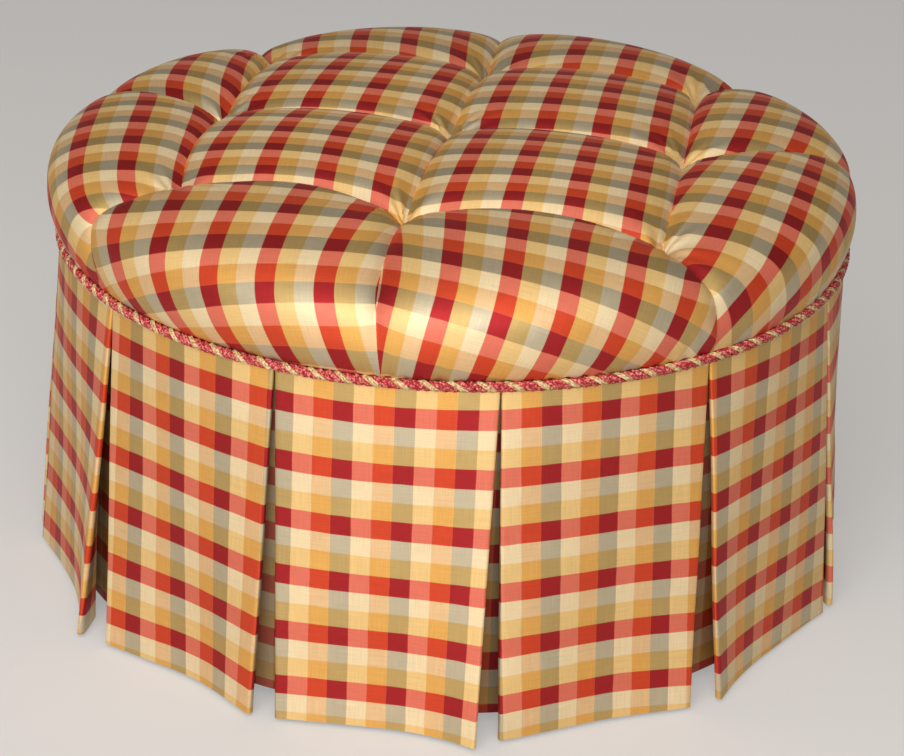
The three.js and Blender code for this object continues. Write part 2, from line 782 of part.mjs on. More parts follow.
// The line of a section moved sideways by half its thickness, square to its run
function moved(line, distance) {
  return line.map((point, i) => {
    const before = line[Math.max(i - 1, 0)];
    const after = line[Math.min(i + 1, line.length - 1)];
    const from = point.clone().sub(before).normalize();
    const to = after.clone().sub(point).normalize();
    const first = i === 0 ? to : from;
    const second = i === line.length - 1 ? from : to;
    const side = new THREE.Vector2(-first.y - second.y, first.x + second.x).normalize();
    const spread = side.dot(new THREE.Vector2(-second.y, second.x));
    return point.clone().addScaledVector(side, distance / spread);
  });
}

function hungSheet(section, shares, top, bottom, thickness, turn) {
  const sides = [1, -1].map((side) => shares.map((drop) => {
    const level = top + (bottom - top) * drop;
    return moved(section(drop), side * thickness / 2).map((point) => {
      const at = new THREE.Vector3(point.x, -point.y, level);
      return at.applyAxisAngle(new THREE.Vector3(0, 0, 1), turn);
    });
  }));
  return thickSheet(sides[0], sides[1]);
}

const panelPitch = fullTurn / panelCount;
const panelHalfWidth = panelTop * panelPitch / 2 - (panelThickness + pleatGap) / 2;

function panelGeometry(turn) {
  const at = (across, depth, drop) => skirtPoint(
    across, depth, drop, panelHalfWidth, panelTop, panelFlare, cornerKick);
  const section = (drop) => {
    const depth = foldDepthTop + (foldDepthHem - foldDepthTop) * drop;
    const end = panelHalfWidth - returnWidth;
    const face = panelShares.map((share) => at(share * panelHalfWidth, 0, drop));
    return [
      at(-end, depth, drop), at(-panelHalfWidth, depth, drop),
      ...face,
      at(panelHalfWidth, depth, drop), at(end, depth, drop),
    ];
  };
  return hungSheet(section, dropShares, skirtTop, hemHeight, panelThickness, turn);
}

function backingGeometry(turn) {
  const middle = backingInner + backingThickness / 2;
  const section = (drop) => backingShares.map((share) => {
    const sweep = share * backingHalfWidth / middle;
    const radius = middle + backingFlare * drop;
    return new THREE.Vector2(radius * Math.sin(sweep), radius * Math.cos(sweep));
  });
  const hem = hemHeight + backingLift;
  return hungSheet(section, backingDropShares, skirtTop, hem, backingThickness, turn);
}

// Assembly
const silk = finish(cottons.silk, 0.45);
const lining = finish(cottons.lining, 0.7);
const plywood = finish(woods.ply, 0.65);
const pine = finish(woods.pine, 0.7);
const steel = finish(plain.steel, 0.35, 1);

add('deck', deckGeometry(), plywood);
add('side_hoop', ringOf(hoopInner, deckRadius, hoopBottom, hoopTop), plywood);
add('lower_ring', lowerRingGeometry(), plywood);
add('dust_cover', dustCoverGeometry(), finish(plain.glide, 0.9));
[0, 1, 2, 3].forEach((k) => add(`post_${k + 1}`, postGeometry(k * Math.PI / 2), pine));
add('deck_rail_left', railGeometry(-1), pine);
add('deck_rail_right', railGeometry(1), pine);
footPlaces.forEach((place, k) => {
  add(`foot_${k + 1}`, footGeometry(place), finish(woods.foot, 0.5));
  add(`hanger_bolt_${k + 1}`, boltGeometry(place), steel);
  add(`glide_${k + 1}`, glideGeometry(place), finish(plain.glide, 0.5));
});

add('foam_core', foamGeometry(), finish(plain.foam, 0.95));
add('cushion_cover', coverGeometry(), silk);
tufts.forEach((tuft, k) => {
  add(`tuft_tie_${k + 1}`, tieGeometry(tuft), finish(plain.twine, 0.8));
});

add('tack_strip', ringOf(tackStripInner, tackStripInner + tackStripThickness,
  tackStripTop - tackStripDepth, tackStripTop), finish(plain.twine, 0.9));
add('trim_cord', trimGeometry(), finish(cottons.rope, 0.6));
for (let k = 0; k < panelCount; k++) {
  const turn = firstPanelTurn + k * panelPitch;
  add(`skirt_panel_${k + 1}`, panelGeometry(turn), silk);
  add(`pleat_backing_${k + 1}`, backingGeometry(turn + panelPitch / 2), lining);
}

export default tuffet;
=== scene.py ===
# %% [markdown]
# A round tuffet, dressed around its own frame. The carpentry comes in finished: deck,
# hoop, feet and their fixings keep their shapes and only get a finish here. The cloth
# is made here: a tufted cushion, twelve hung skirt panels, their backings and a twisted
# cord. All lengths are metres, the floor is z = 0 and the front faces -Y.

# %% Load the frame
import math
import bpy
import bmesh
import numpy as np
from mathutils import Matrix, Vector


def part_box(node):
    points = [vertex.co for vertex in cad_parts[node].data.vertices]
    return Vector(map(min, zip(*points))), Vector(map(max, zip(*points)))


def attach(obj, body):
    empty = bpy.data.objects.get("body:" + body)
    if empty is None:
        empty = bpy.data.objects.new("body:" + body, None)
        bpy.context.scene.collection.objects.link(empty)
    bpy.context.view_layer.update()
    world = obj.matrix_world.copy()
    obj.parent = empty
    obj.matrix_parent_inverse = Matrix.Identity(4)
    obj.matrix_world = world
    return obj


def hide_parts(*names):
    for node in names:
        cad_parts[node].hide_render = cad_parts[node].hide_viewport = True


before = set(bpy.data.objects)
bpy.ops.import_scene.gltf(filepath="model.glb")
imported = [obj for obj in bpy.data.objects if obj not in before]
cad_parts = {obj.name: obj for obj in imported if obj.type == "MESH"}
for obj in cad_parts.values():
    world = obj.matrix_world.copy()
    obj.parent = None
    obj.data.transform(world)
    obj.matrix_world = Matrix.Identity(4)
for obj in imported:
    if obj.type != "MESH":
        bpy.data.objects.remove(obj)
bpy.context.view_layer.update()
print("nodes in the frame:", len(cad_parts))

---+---

What is required: Write out, exactly as they stand, the lines from the one containing "add('foam_core', foamGeometry(), finish(plain.foam, 0.95));" through the one containing "before = set(bpy.data.objects)", both ends included.

Task solution:
add('foam_core', foamGeometry(), finish(plain.foam, 0.95));
add('cushion_cover', coverGeometry(), silk);
tufts.forEach((tuft, k) => {
  add(`tuft_tie_${k + 1}`, tieGeometry(tuft), finish(plain.twine, 0.8));
});

add('tack_strip', ringOf(tackStripInner, tackStripInner + tackStripThickness,
  tackStripTop - tackStripDepth, tackStripTop), finish(plain.twine, 0.9));
add('trim_cord', trimGeometry(), finish(cottons.rope, 0.6));
for (let k = 0; k < panelCount; k++) {
  const turn = firstPanelTurn + k * panelPitch;
  add(`skirt_panel_${k + 1}`, panelGeometry(turn), silk);
  add(`pleat_backing_${k + 1}`, backingGeometry(turn + panelPitch / 2), lining);
}

export default tuffet;
=== scene.py ===
# %% [markdown]
# A round tuffet, dressed around its own frame. The carpentry comes in finished: deck,
# hoop, feet and their fixings keep their shapes and only get a finish here. The cloth
# is made here: a tufted cushion, twelve hung skirt panels, their backings and a twisted
# cord. All lengths are metres, the floor is z = 0 and the front faces -Y.

# %% Load the frame
import math
import bpy
import bmesh
import numpy as np
from mathutils import Matrix, Vector


def part_box(node):
    points = [vertex.co for vertex in cad_parts[node].data.vertices]
    return Vector(map(min, zip(*points))), Vector(map(max, zip(*points)))


def attach(obj, body):
    empty = bpy.data.objects.get("body:" + body)
    if empty is None:
        empty = bpy.data.objects.new("body:" + body, None)
        bpy.context.scene.collection.objects.link(empty)
    bpy.context.view_layer.update()
    world = obj.matrix_world.copy()
    obj.parent = empty
    obj.matrix_parent_inverse = Matrix.Identity(4)
    obj.matrix_world = world
    return obj


def hide_parts(*names):
    for node in names:
        cad_parts[node].hide_render = cad_parts[node].hide_viewport = True


before = set(bpy.data.objects)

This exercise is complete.